Impressions from TMS Annual Meeting 2008

TMS Annual Meeting is a rather large and varied affair; the program and abstract booklet, for example, runs into nearly 350 pages. So, not surprisingly, not only the quality and quantity of talks across different symposia are varied, but even within any given symposia, the talks are more varied in style, depth, philosophy and methodologies.

In any case, I have confined myself exclusively (barring a few exceptions) to the symposia on Computational Thermodynamics and Kinetics. Based on my attendance and understanding, here are my impressions (especially with regard to those areas of computational thermodynamics that interests me)

The attitude towards phase field modelling seems to be ambivalent; people like it because one does not have to track interfaces explicitly, and, in most of the problems of interest to the community — it is the interfaces and surfaces that are of interest and need to be tracked. However, phase field models are not satisfactory in cases where the defects that are of interest are at the atomic level, and/or, when such defects interact with extended defects such as grain boundaries and antiphase boundaries — microstructural evolution in irradiated systems, where a large number of point defects interact with extended defects and creep in Ni-base superalloys where dislocations interact with extended defects are a couple of examples that comes to my mind immediately.

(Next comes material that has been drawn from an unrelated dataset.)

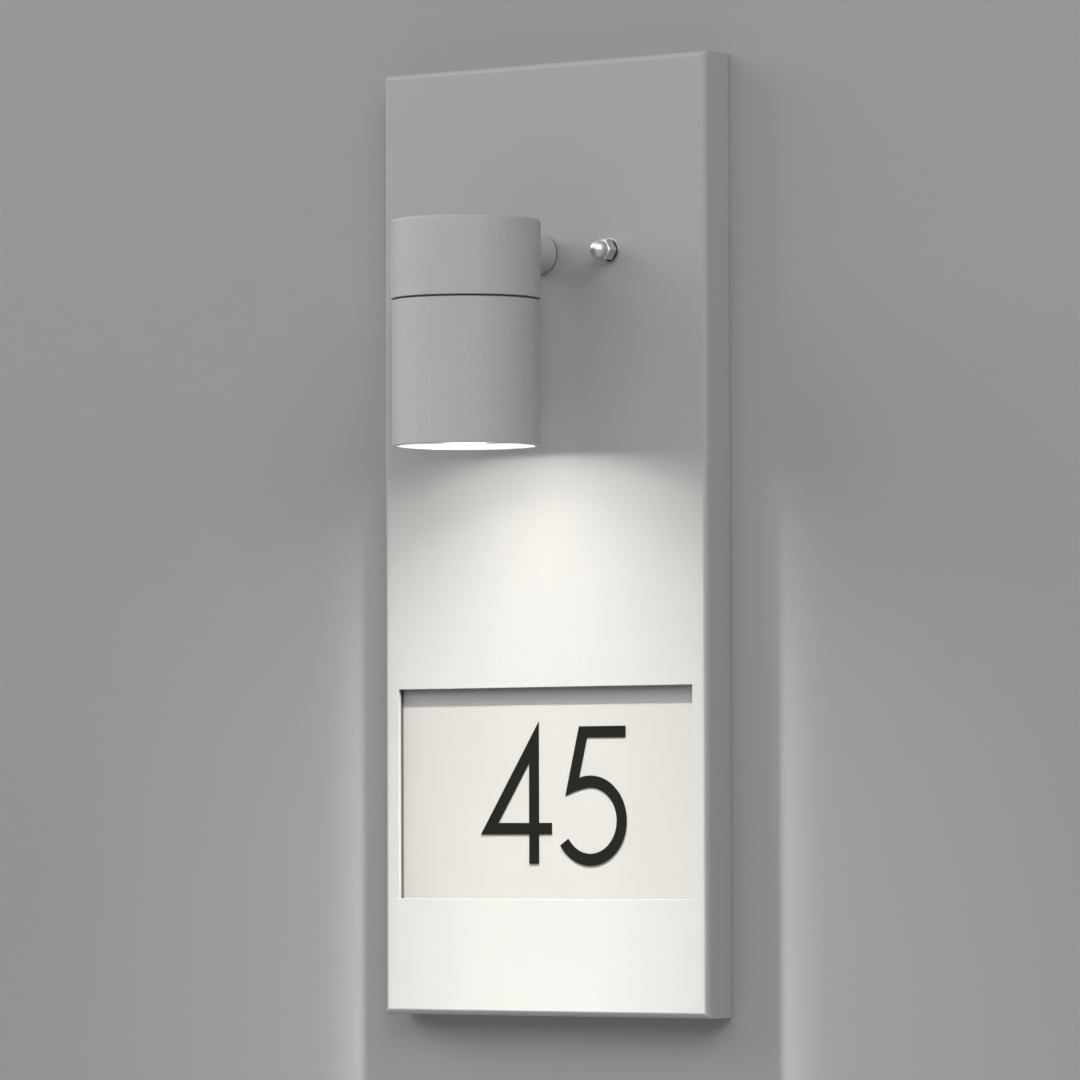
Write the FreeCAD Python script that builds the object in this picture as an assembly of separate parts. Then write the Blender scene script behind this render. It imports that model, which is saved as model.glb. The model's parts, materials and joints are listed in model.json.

I saw that the attempts to remedy the above-mentioned shortcoming of phase field models are generally of two types; one is the mixed method, in which, one decides to use both discrete and continuum descriptions either in parallel or in series. The other approach is to try and reformulate the phase field model based on the inputs from a lower level model — the most successful approach along these lines comes from the phase field crystal community; the general understanding in this community seems to be to consider phase field model as some approximation obtained from phase field crystal (which, in itself is considered as an approximation to the classical density function theory of freezing).

The two areas where a huge number of efforts have gone in and are still going on are in (a) extending phase field models (like, for example, the attempts to get phase field models for electrochemical problems, piezeoelectric problems, and hydrodynamic problems) and (b) extending phase field crystal models to study plasticity, coupled electric and magnetic material problems and so on. The works in these areas are also at some level look very glamorous to me since getting a formulation and getting it working to solve some important, model problem is the surest way to attain some immortality, and even a citation classic.

I have also found that most of the phase field models that are presented are not on model systems, and in those rare cases where such a result was presented the author(s) were apologetic; on the other hand, there have been several attempts to either use values from some database, or to derive the input parameters using a lower level model such as molecular dynamics or phase field crystal.

The numerical methods used for solving the phase field methods are also becoming more complex and involved — parallel computations, moving meshes and adaptive meshes seem to be the norm — in fact, I was told by Jim Warren that one has to bite that bullet at some point — the earlier the better.

The symposium was not without its own fireworks, either. When Martin Glicksman tried to argue that stochastic noise is not needed for dendritic side branching but just the anisotropy in interfacial energy is sufficient, Alain Karma told him “In your next presentation, I dare you to present a system with 2% anisotropy evolved for a long time, and show us a plot of velocity versus time”.

Finally, for those of you who are so inclined, some of the open problems that got mentioned explicitly are (and, frankly, I think some of them are very involved, if not impossible, and might also need access and facility with fairly advanced mathematical tools — mostly, linear and non-linear analyses):

  • An approximate model for quantum density function theory along the lines of PFC which is an approximate model for classical density function theory — such a model can incorporate information about chemical bonds I understand — I can also see why such a model would incorporate information about magnetic, optic and other such properties;
  • Derivation of phase field models using entropy based formulations that include hydrodynamics; and,
  • Imposing some kind of constraints on the density fields in the usual PFC.